Inciter au mouvement et éviter les postures sédentaires

Pour aider les entreprises dans toutes les dimensions qu’une telle démarche recouvre, l’INRS a élaboré plusieurs d’outils. « Trois niveaux de besoins doivent être intégrés dans la conception d’un espace de travail de qualité. Le confort physique (thermique, visuel, acoustique, dimensionnel...) est un socle de base indispensable. Le confort fonctionnel, ensuite, vise l’adéquation entre l’espace de travail et la tâche à accomplir. Enfin, le confort psychologique permettra de se sentir bien dans son travail », synthétise Éric Liehrmann. En 2023, la norme NF X35-102, qui constitue un véritable un cadre de référence, a été mise à jour, intégrant les nouvelles formes d’organisations spatiales. Elle s’appuie sur une approche ergonomique centrée sur les usages et l’analyse de l’activité, avec des recommandations de conception.

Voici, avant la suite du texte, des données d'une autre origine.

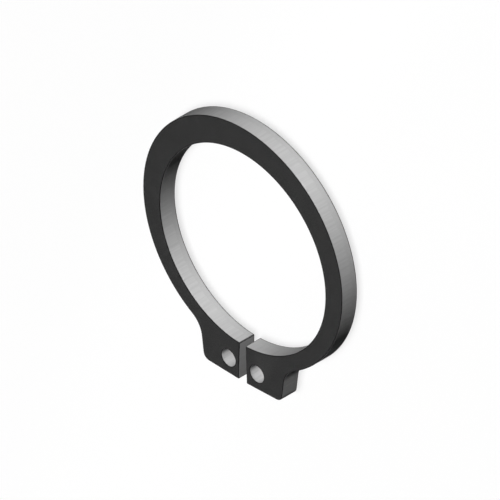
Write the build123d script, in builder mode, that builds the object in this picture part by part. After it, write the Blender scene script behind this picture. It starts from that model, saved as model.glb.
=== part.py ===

Vue d'une situation de travail dans un bureau.

En zoomant sur le poste de travail à proprement dit, il est possible d’activer plusieurs leviers. « Le travail sur écran peut être à l’origine de troubles musculosquelettiques, de stress, de fatigue visuelle ou même d’effets associés aux postures sédentaires. En termes de prévention, il faudra penser à l’implantation des postes de travail au regard des sources d’éclairage (naturelles ou artificielles), aux temps de travail sur les écrans et au choix de mobiliers et de matériels informatiques adaptés à l’activité et à la diversité des utilisateurs », évoque Laurent Kerangueven, expert d’assistance-conseil à l’INRS. Il est conseillé de contacter les fournisseurs de matériel pour faire des tests dans l’environnement de travail.

« Les choix sont à mettre en lien avec l'activité puis les caractéristiques individuelles, comme la présence de pathologies ou de besoins spécifiques, et pourront être discutés avec le service de prévention et de santé au travail », reprend l’expert. La prévention des risques liés aux postures sédentaires doit également être intégrée. Que ce soit au travers d’actions sur l’organisation du travail (pour favoriser l’alternance entre les tâches réalisées en postures sédentaires et d’autres permettant de se déplacer), ou l’aménagement de l’environnement de travail (positionnement des espaces techniques à l’écart des postes de travail, équipement des salles de réunion ou des espaces de convivialité avec du mobilier favorisant le changement de posture). Sans oublier la possibilité d'aménager le poste (bureau assis-debout, mobilier dynamique). L’INRS préconise de rompre les postures sédentaires toutes les 30 minutes. Ces ruptures régulières doivent être l’occasion de se lever, de bouger, tout en quittant l’écran des yeux.

BUREAUX OUVERTS ET CONFORT

Les personnes travaillant en bureau ouvert se disent fréquemment gênées par le bruit des équipements de travail, mais surtout des conversations se tenant sur le plateau. À terme, cet environnement sonore subi peut créer fatigue, stress, troubles du sommeil… La norme NF ISO 22955 sur la qualité acoustique des bureaux ouverts donne des recommandations techniques et organisationnelles pour la conception des espaces. « L’INRS est également à l’origine d’une offre documentaire visant à aider les préventeurs dans le déploiement d’une démarche de terrain pour l’évaluation de la gêne acoustique, explique Patrick Chevret, responsable de laboratoire à l’INRS. Aujourd’hui, c’est l’idée d’une analyse globale des paramètres physiques, en associant divers champs de compétences (ergonomes, acousticiens, spécialistes de l’éclairage…) qui est mise en avant. » L’intégration des contraintes d’éclairage ou encore l’impact de la densification de l’espace, permettra par exemple d’affiner les préconisations d’aménagement.